### Collected data

[START]

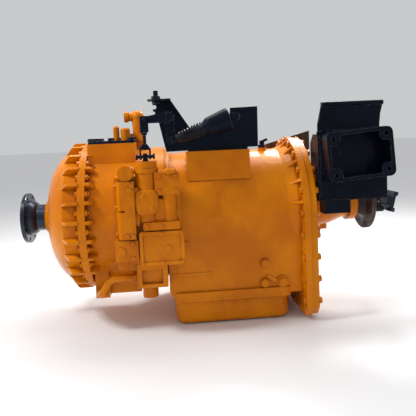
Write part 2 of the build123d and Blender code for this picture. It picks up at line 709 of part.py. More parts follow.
with BuildPart() as accumulator:
    block((434, 549), (-300, manifold_face), (-16, 8))
    fillet(accumulator.edges().filter_by(Axis.Y), 6)
    rod((517, -270, 8), (517, -270, 91), 22)
    block((480, 560), (manifold_face, -230), (-20, 91), mode=Mode.SUBTRACT)
    drill([(x, -300, z) for x, z in bar_spots], (0, -1, 0), 4.5, 38)
write(accumulator, "accumulator")

with BuildPart() as sump_block:
    block((404, 502), (-262, -120), (-212, -129))
    fillet(sump_block.edges().filter_by(Axis.X).group_by(Axis.Z)[0], 14)
    rod((440, -168, -264), (440, -168, -200), 26)
    block((340, 505), (pad_face, -100), (-150, 0), mode=Mode.SUBTRACT)
    ring(400, 504, barrel_r, mode=Mode.SUBTRACT)
    block((420, 486), (-264, -250), (-196, -150), mode=Mode.SUBTRACT)
    rod((403, -215, -183), (415, -215, -183), 12, mode=Mode.SUBTRACT)
write(sump_block, "sump_block")

with BuildPart() as valve_bolts:
    hex_bolts([(x, -301, z) for x, z in cover_corners], (0, -1, 0), 8, 39)
    hex_bolts([(x, -297, z) for x, z in regulator_spots], (0, -1, 0), 9, 30)
    hex_bolts([(x, -300, z) for x, z in bar_spots], (0, -1, 0), 9, 38)
    hex_bolts([(x, valve_face, z) for x in (489, 539) for z in (104, 150)], (0, -1, 0), 9)
    hex_bolts([(398, valve_face, z) for z in (-102, -56)], (0, -1, 0), 9)
    hex_bolts([(354, -272, z) for z in (-28, 56, 122)], (-1, 0, 0), 9)
write(valve_bolts, "valve_bolts")

with BuildPart() as oil_pipe:
    with BuildLine() as route:
        FilletPolyline((415, -215, -183), (316, -215, -183), (276, -210, -240), (276, -165, -240),
                       radius=[34, 24])
    with BuildSketch(Plane((415, -215, -183), z_dir=(-1, 0, 0))):
        Circle(12)
    sweep()
    for start, way in (((404, -215, -183), (-1, 0, 0)), ((276, -165, -240), (0, -1, 0))):
        with BuildSketch(Plane(start, z_dir=way)) as nut:
            RegularPolygon(19, 6)
        extrude(nut.sketch, amount=16)
write(oil_pipe, "oil_pipe")

# ================================================================ shift linkage
with BuildPart() as linkage_bracket:
    plate([(516, 221), (829, 226), (831, 362), (738, 360), (733, 296), (604, 290), (538, 394),
           (478, 394), (478, 350), (496, 318)], plate_y0, plate_y1)
    block((463, 538), (-196, plate_y1), (390, 396))
    block((590, 793), (plate_y0, -92), (219, 227))
    rod((483, plate_y0 - 1, 372), (483, plate_y1 + 1, 372), 7, mode=Mode.SUBTRACT)
    rod((479, plate_y0 - 1, 352), (479, plate_y1 + 1, 352), 6, mode=Mode.SUBTRACT)
    drill([(x, -110, 227) for x in (605, 778)], (0, 0, 1), 6.3, 10)
    drill([(490, -176, 396)], (0, 0, 1), 8.1, 8)
    for x, z, radius in ((*pivot, 10), (*actuator_pin, 8)):
        rod((x, plate_y0 - 1, z), (x, plate_y1 + 1, z), radius + RUN, mode=Mode.SUBTRACT)
write(linkage_bracket, "linkage_bracket")

with BuildPart() as outer_fittings:
    hex_bolts([(x, -110, 227) for x in (605, 778)], (0, 0, 1), 12, 30, washer=True)
    rod((490, -176, 382), (490, -176, 424), 8)
    hex_bolts([(490, -176, 396)], (0, 0, 1), 16)
    hex_bolts([(490, -176, 390)], (0, 0, -1), 14)
    hex_bolts([(1020, -180, z) for z in (56, 104)], (1, 0, 0), 14, 8, washer=True)
    # temperature sender with its side connector
    hex_bolts([(sender_x, sender_y, sender_z)], (0, 0, 1), 16, 20)
    rod((sender_x, sender_y, sender_z + 10), (sender_x, sender_y, sender_z + 26), 9)
    rod((sender_x, sender_y, sender_z + 22), (sender_x + 20, sender_y, sender_z + 30), 5)
write(outer_fittings, "outer_fittings")

with BuildPart() as pivot_pins:
    rod((pivot[0], -264, pivot[1]), (pivot[0], -142, pivot[1]), 10)
    rod((pivot[0], -270, pivot[1]), (pivot[0], -263, pivot[1]), 14)
    rod((pivot[0], plate_y1, pivot[1]), (pivot[0], -138, pivot[1]), 15)
    rod((actuator_pin[0], -218, actuator_pin[1]), (actuator_pin[0], -142, actuator_pin[1]), 8)
    rod((actuator_pin[0], -222, actuator_pin[1]), (actuator_pin[0], -217, actuator_pin[1]), 12)
    rod((actuator_pin[0], plate_y1, actuator_pin[1]), (actuator_pin[0], -138, actuator_pin[1]), 13)
write(pivot_pins, "pivot_pins")


def lever(first, last, first_r, last_r, y0, y1):
    """A flat lever between two round ends."""
    way = Vector(last[0] - first[0], last[1] - first[1])
    side = Vector(-way.Y, way.X).normalized()
    corners = []
    for centre, radius in ((first, first_r), (last, last_r)):
        corners.append((Vector(*centre) + side * radius, Vector(*centre) - side * radius))
    outline = [corners[0][0], corners[1][0], corners[1][1], corners[0][1]]
    plate([(p.X, p.Y) for p in outline], y0, y1)
    for centre, radius in ((first, first_r), (last, last_r)):
        rod((centre[0], y0, centre[1]), (centre[0], y1, centre[1]), radius)


with BuildPart() as bellcrank:
    lever(pivot, arm_pin, 18, 10, link_y - 6, link_y + 6)
    lever(pivot, rod_pin, 18, 12, -191, -179)
    rod((pivot[0], -261, pivot[1]), (pivot[0], -160, pivot[1]), 18)
    rod((pivot[0], -262, pivot[1]), (pivot[0], -159, pivot[1]), 10 + RUN, mode=Mode.SUBTRACT)
    rod((arm_pin[0], link_y - 18, arm_pin[1]), (arm_pin[0], link_y + 18, arm_pin[1]), 5)
    rod((rod_pin[0], -218, rod_pin[1]), (rod_pin[0], -185, rod_pin[1]), 6)
write(bellcrank, "bellcrank")

with BuildPart() as control_link:
    block((438, 464), (link_y - 13, link_y + 13), (288, 339))
    fillet(control_link.edges().filter_by(Axis.Z), 4)
    block((430, 470), (link_y - 6.6, link_y + 6.6), (304, 340), mode=Mode.SUBTRACT)
    rod((arm_pin[0], link_y - 20, arm_pin[1]), (arm_pin[0], link_y + 20, arm_pin[1]), 5 + RUN,
        mode=Mode.SUBTRACT)
    rod((spool_x, link_y, 244), (spool_x, link_y, 290), 5)
    rod((spool_x, link_y, 280), (spool_x, link_y, 288), 9)
    with BuildSketch(Plane.XZ.offset(-link_y - 7)) as yoke:
        with BuildLine():
            Polyline((432, 203), (432, 236), (443, 252), (457, 252), (468, 236), (468, 203), (462, 203),
                     (462, 233), (438, 233), (438, 203), close=True)
        make_face()
    extrude(amount=14)
    rod((420, link_y, spool_eye_z), (480, link_y, spool_eye_z), 5.3, mode=Mode.SUBTRACT)
write(control_link, "control_link")

with BuildPart() as selector_spool:
    rod((spool_x, link_y, 48), (spool_x, link_y, 204), 9)
    for z in (80, 120, 160):
        ring_cut = Plane((spool_x, link_y, z))
        with BuildSketch(ring_cut) as groove:
            Circle(10)
            Circle(6.5, mode=Mode.SUBTRACT)
        extrude(groove.sketch, amount=10, mode=Mode.SUBTRACT)
    block((443, 457), (link_y - 9, link_y + 9), (200, 222))
    rod((424, link_y, spool_eye_z), (476, link_y, spool_eye_z), 5)
    rod((420, link_y, spool_eye_z), (426, link_y, spool_eye_z), 9)
    rod((474, link_y, spool_eye_z), (480, link_y, spool_eye_z), 9)
write(selector_spool, "selector_spool")

# the actuator lies along the line from the rod pin up to its rear pivot
lean = atan2(actuator_pin[1] - rod_pin[1], actuator_pin[0] - rod_pin[0])
actuator_length = hypot(actuator_pin[0] - rod_pin[0], actuator_pin[1] - rod_pin[1])


def on_axis(distance):
    """Point on the actuator's axis, measured from the rod pin."""
    return (rod_pin[0] + distance * cos(lean), actuator_y, rod_pin[1] + distance * sin(lean))


def barrel_shape(outline, mode=Mode.ADD):
    """A body of revolution about the actuator's axis from (distance, radius) points."""
    axis = Axis(on_axis(0), (cos(lean), 0, sin(lean)))
    plane = Plane(on_axis(0), x_dir=(cos(lean), 0, sin(lean)), z_dir=(0, -1, 0))
    with BuildSketch(plane) as half:
        with BuildLine():
            Polyline(*outline, close=True)
        make_face()
    revolve(half.sketch, axis=axis, mode=mode)


with BuildPart() as actuator_body:
    barrel_shape([(112, 8 + RUN), (112, 21), (118, 22), (130, 30), (196, 37), (204, 36), (207, 30),
                  (207, 0), (192, 0), (192, 26.1), (134, 26.1), (134, 8 + RUN)])
    rod((actuator_pin[0], -214, actuator_pin[1]), (actuator_pin[0], -196, actuator_pin[1]), 15)
    lug = [on_axis(200), on_axis(actuator_length)]
    lever((lug[0][0], lug[0][2]), (lug[1][0], lug[1][2]), 15, 15, -214, -196)
    barrel_shape([(134, 0), (192, 0), (192, 26.1), (134, 26.1)], mode=Mode.SUBTRACT)
    rod((actuator_pin[0], -215, actuator_pin[1]), (actuator_pin[0], -195, actuator_pin[1]), 8 + RUN,
        mode=Mode.SUBTRACT)
write(actuator_body, "actuator_body")

rib_count = 8
boot_x0, boot_x1 = 26.0, 111.7
with BuildPart() as actuator_boot:
    boot_points = [(boot_x0 - 8, 8.4), (boot_x0 - 8, 13), (boot_x0, 13)]
    rib = (boot_x1 - 8 - boot_x0) / rib_count
    for fold in range(rib_count):
        start = boot_x0 + rib * fold
        swell = 1.2 * fold
        boot_points += [(start + 0.15 * rib, 14 + swell), (start + 0.5 * rib, 19 + swell)]
        boot_points += [(start + 0.85 * rib, 15 + swell)]
    boot_points += [(boot_x1 - 7, 23), (boot_x1, 23), (boot_x1, 12), (boot_x0, 9), (boot_x0, 8.4)]
    barrel_shape(boot_points)
write(actuator_boot, "actuator_boot")

with BuildPart() as actuator_rod:
    barrel_shape([(10, 0), (10, 8), (154, 8), (154, 26), (167, 26), (167, 0)])
    rod((rod_pin[0], -212, rod_pin[1]), (rod_pin[0], -198, rod_pin[1]), 14)
    rod((rod_pin[0], -213, rod_pin[1]), (rod_pin[0], -197, rod_pin[1]), 6.5, mode=Mode.SUBTRACT)
write(actuator_rod, "actuator_rod")

# ================================================================ mounting bracket at the rear
box_width, box_height, box_wall = 218.0, 160.0, 12.0
box_front, box_back = -300.0, -234.0
hole_dx, hole_dz, hole_r = 86.5, 57.5, 7.0

with BuildPart() as mount_bracket:
    block((1012, 1020), (box_back, -150), (36, 258))
    chamfer(mount_bracket.edges().filter_by(Axis.X).group_by(Axis.Z)[-1].sort_by(Axis.Y)[-1], 30)
    block((1012, 1246), (box_back, -222), (36, 267))
    block((1027, 1116), (-240, -190), (-6, 40))
    block((1030, 1240), (-222, -196), (60, 68))
    drill([(1020, -180, z) for z in (56, 104)], (1, 0, 0), 7, 9)
write(mount_bracket, "mount_bracket")

slope = radians(box_tilt)
box_x_dir = (cos(slope), 0, sin(slope))
box_face = Plane((box_centre[0], box_front, box_centre[1]), x_dir=box_x_dir, z_dir=(0, -1, 0))
with BuildPart() as mount_box:
    with BuildSketch(box_face) as frame:
        RectangleRounded(box_width, box_height, 20)
        Rectangle(box_width - 2 * box_wall, box_height - 2 * box_wall, mode=Mode.SUBTRACT)
    extrude(amount=box_front - box_back)
    with BuildSketch(box_face) as pads:
        with GridLocations(2 * hole_dx, 2 * hole_dz, 2, 2):
            Circle(22.4)
    extrude(amount=-16)
    with BuildSketch(box_face) as holes:
        with GridLocations(2 * hole_dx, 2 * hole_dz, 2, 2):
            Circle(hole_r)
    extrude(amount=-17, mode=Mode.SUBTRACT)
write(mount_box, "mount_box")

with BuildPart() as guard_sheet:
    plate([(1014, 267), (1222, 267), (1227, 318), (1237, 356), (1029, 356), (1014, 290)], -231, -225)
    rod((1029, -228, 355), (1237, -228, 355), 8)
write(guard_sheet, "guard_sheet")

with BuildPart() as side_rail:
    plate([(896, 208), (952, 208), (952, 226), (1004, 226), (1004, 150), (1018, 150), (1086, 200),
           (1086, 272), (896, 222)], 112, 120)
    block((1000, 1008), (96, 120), (150, 226))
write(side_rail, "side_rail")
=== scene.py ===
import json
from math import cos, pi, radians, sin, tau

import bmesh
import bpy
from mathutils import Matrix, Vector, noise


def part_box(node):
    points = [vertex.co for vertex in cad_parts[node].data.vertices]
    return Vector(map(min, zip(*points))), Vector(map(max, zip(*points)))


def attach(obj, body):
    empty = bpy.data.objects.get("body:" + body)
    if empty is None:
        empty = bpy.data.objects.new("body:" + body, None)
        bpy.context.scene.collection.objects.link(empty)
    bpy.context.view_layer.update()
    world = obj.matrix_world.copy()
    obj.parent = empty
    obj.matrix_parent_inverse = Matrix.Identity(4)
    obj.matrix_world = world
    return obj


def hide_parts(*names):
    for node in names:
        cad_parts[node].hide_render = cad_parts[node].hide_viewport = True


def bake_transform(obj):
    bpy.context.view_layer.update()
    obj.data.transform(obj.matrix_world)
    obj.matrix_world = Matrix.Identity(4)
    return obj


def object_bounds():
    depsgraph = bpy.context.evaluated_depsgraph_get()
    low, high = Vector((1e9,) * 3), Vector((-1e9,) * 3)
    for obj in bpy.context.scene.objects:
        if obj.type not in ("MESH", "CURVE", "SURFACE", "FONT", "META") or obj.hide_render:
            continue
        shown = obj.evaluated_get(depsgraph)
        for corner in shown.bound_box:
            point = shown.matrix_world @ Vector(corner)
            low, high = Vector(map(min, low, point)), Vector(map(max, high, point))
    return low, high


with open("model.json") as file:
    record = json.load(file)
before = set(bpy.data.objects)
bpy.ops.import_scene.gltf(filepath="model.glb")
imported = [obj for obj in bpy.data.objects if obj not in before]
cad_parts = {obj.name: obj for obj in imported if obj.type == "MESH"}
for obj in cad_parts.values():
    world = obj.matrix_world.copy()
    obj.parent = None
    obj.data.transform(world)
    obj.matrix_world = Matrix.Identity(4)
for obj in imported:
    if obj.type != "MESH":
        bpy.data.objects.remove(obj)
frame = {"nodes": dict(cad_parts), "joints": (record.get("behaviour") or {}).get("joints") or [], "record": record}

CAD_LOW, CAD_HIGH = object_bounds()
NODES = frame["nodes"]
JOINTS = {joint["name"]: joint for joint in frame["joints"]}
MOUNTS = {mount["name"]: mount for mount in frame["record"]["mounts"]}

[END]

Copy out exactly the lines from the one containing "rod((1029, -228, 355), (1237, -228, 355), 8)" to the one containing "Vector(map(max, high, point))", both ends inclusive.

    rod((1029, -228, 355), (1237, -228, 355), 8)
write(guard_sheet, "guard_sheet")

with BuildPart() as side_rail:
    plate([(896, 208), (952, 208), (952, 226), (1004, 226), (1004, 150), (1018, 150), (1086, 200),
           (1086, 272), (896, 222)], 112, 120)
    block((1000, 1008), (96, 120), (150, 226))
write(side_rail, "side_rail")
=== scene.py ===
import json
from math import cos, pi, radians, sin, tau

import bmesh
import bpy
from mathutils import Matrix, Vector, noise


def part_box(node):
    points = [vertex.co for vertex in cad_parts[node].data.vertices]
    return Vector(map(min, zip(*points))), Vector(map(max, zip(*points)))


def attach(obj, body):
    empty = bpy.data.objects.get("body:" + body)
    if empty is None:
        empty = bpy.data.objects.new("body:" + body, None)
        bpy.context.scene.collection.objects.link(empty)
    bpy.context.view_layer.update()
    world = obj.matrix_world.copy()
    obj.parent = empty
    obj.matrix_parent_inverse = Matrix.Identity(4)
    obj.matrix_world = world
    return obj


def hide_parts(*names):
    for node in names:
        cad_parts[node].hide_render = cad_parts[node].hide_viewport = True


def bake_transform(obj):
    bpy.context.view_layer.update()
    obj.data.transform(obj.matrix_world)
    obj.matrix_world = Matrix.Identity(4)
    return obj


def object_bounds():
    depsgraph = bpy.context.evaluated_depsgraph_get()
    low, high = Vector((1e9,) * 3), Vector((-1e9,) * 3)
    for obj in bpy.context.scene.objects:
        if obj.type not in ("MESH", "CURVE", "SURFACE", "FONT", "META") or obj.hide_render:
            continue
        shown = obj.evaluated_get(depsgraph)
        for corner in shown.bound_box:
            point = shown.matrix_world @ Vector(corner)
            low, high = Vector(map(min, low, point)), Vector(map(max, high, point))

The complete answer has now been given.